***** Information supplied *****

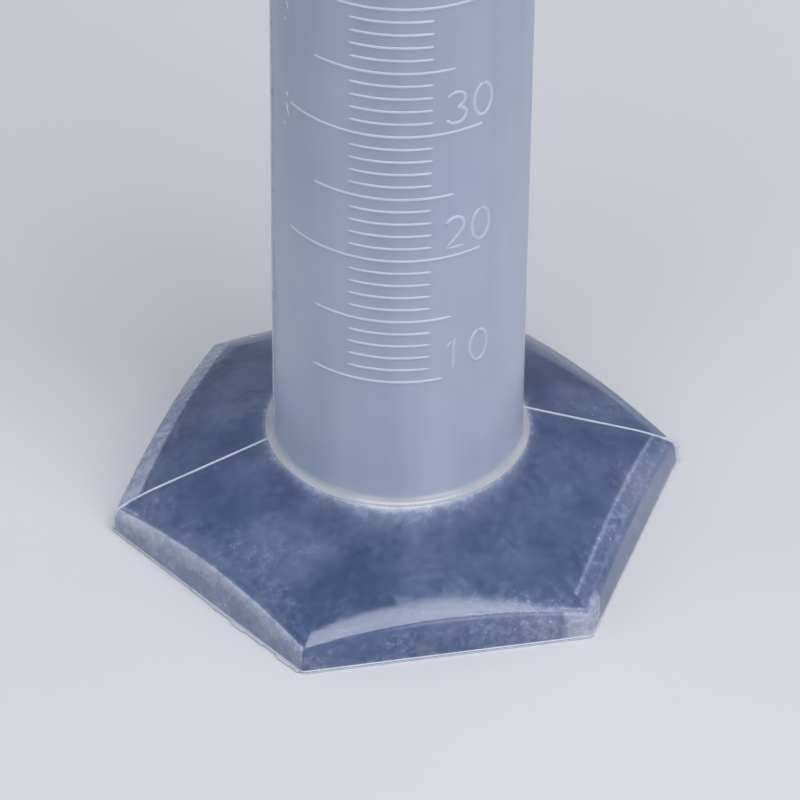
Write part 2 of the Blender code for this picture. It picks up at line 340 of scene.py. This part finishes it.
def tube_material():
    """Milky wall: soft clouds, faint upright flow streaks, and painted light that makes it lighter near the
    foot and darker higher up.
    """
    material, nodes, links = new_material("milky_polypropylene")
    shader = nodes["Principled BSDF"]
    coords = nodes.new("ShaderNodeTexCoord").outputs["Object"]
    clouds = noise(nodes, links, coords, 48.0, 5.0, 0.6, 0.4)
    body = ramp(nodes, links, clouds, [(0.34, (0.50, 0.58, 0.77)), (0.70, (0.57, 0.645, 0.82))])
    flow = noise(nodes, links, stretched(nodes, links, coords, 1.0, 1.0, 0.06), 150.0, 3.0)
    streaks = ramp(nodes, links, flow, [(0.35, (0.90, 0.91, 0.93)), (0.62, (1.04, 1.03, 1.02))])
    body = mix(nodes, links, 1.0, body, streaks, "MULTIPLY")
    split = nodes.new("ShaderNodeSeparateXYZ")
    links.new(coords, split.inputs["Vector"])
    # Painted light: the wall's colour is made lighter near the foot and darker higher up the tube.
    up = math_node(nodes, links, "MULTIPLY", split.outputs["Z"], 10.0)
    tone = [(0.11, (1.12, 1.13, 1.09)), (0.30, (1.07, 1.07, 1.04)), (0.75, (0.93, 0.945, 0.935))]
    body = mix(nodes, links, 1.0, body, ramp(nodes, links, up, tone), "MULTIPLY")
    links.new(body, shader.inputs["Base Color"])
    links.new(ramp(nodes, links, clouds, grey(0.26, 0.38)), shader.inputs["Roughness"])
    shader.inputs["IOR"].default_value = PLASTIC_IOR
    shader.inputs["Transmission Weight"].default_value = TUBE_CLEAR
    return material


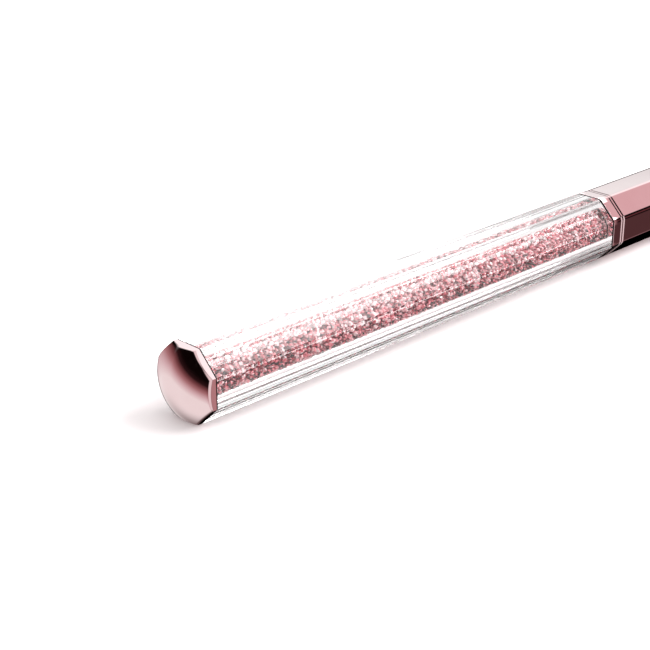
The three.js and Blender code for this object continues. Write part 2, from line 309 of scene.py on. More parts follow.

*****

Task statement
Extract the complete set of records unchanged.

Full answer
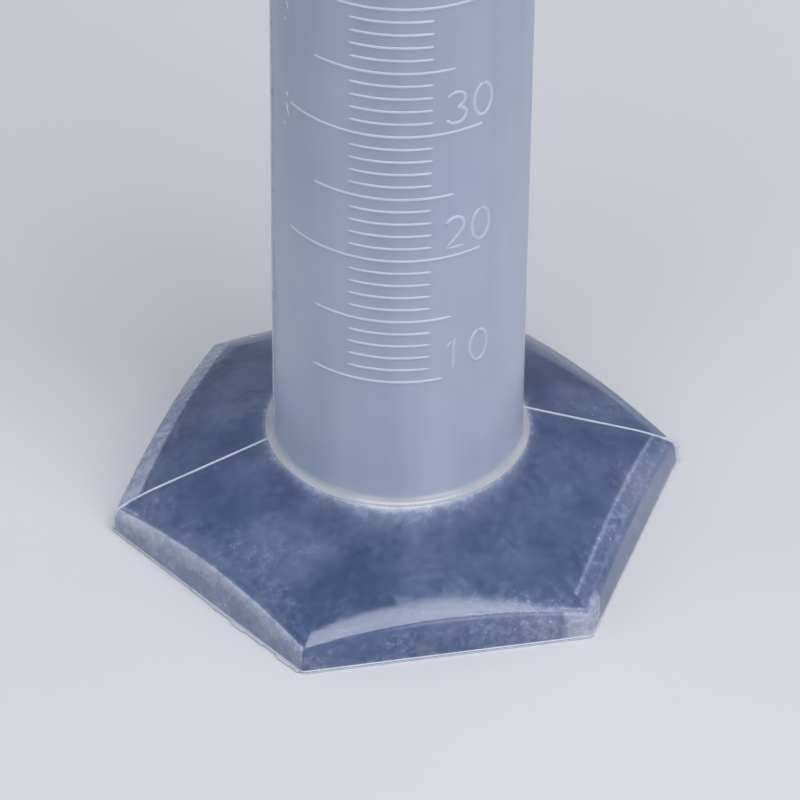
Write part 2 of the Blender code for this picture. It picks up at line 340 of scene.py. This part finishes it.
def tube_material():
    """Milky wall: soft clouds, faint upright flow streaks, and painted light that makes it lighter near the
    foot and darker higher up.
    """
    material, nodes, links = new_material("milky_polypropylene")
    shader = nodes["Principled BSDF"]
    coords = nodes.new("ShaderNodeTexCoord").outputs["Object"]
    clouds = noise(nodes, links, coords, 48.0, 5.0, 0.6, 0.4)
    body = ramp(nodes, links, clouds, [(0.34, (0.50, 0.58, 0.77)), (0.70, (0.57, 0.645, 0.82))])
    flow = noise(nodes, links, stretched(nodes, links, coords, 1.0, 1.0, 0.06), 150.0, 3.0)
    streaks = ramp(nodes, links, flow, [(0.35, (0.90, 0.91, 0.93)), (0.62, (1.04, 1.03, 1.02))])
    body = mix(nodes, links, 1.0, body, streaks, "MULTIPLY")
    split = nodes.new("ShaderNodeSeparateXYZ")
    links.new(coords, split.inputs["Vector"])
    # Painted light: the wall's colour is made lighter near the foot and darker higher up the tube.
    up = math_node(nodes, links, "MULTIPLY", split.outputs["Z"], 10.0)
    tone = [(0.11, (1.12, 1.13, 1.09)), (0.30, (1.07, 1.07, 1.04)), (0.75, (0.93, 0.945, 0.935))]
    body = mix(nodes, links, 1.0, body, ramp(nodes, links, up, tone), "MULTIPLY")
    links.new(body, shader.inputs["Base Color"])
    links.new(ramp(nodes, links, clouds, grey(0.26, 0.38)), shader.inputs["Roughness"])
    shader.inputs["IOR"].default_value = PLASTIC_IOR
    shader.inputs["Transmission Weight"].default_value = TUBE_CLEAR
    return material


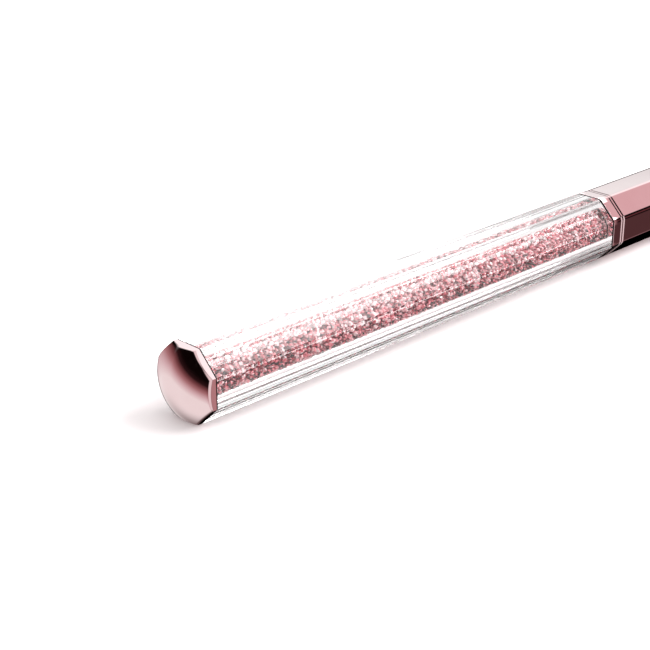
The three.js and Blender code for this object continues. Write part 2, from line 309 of scene.py on. More parts follow.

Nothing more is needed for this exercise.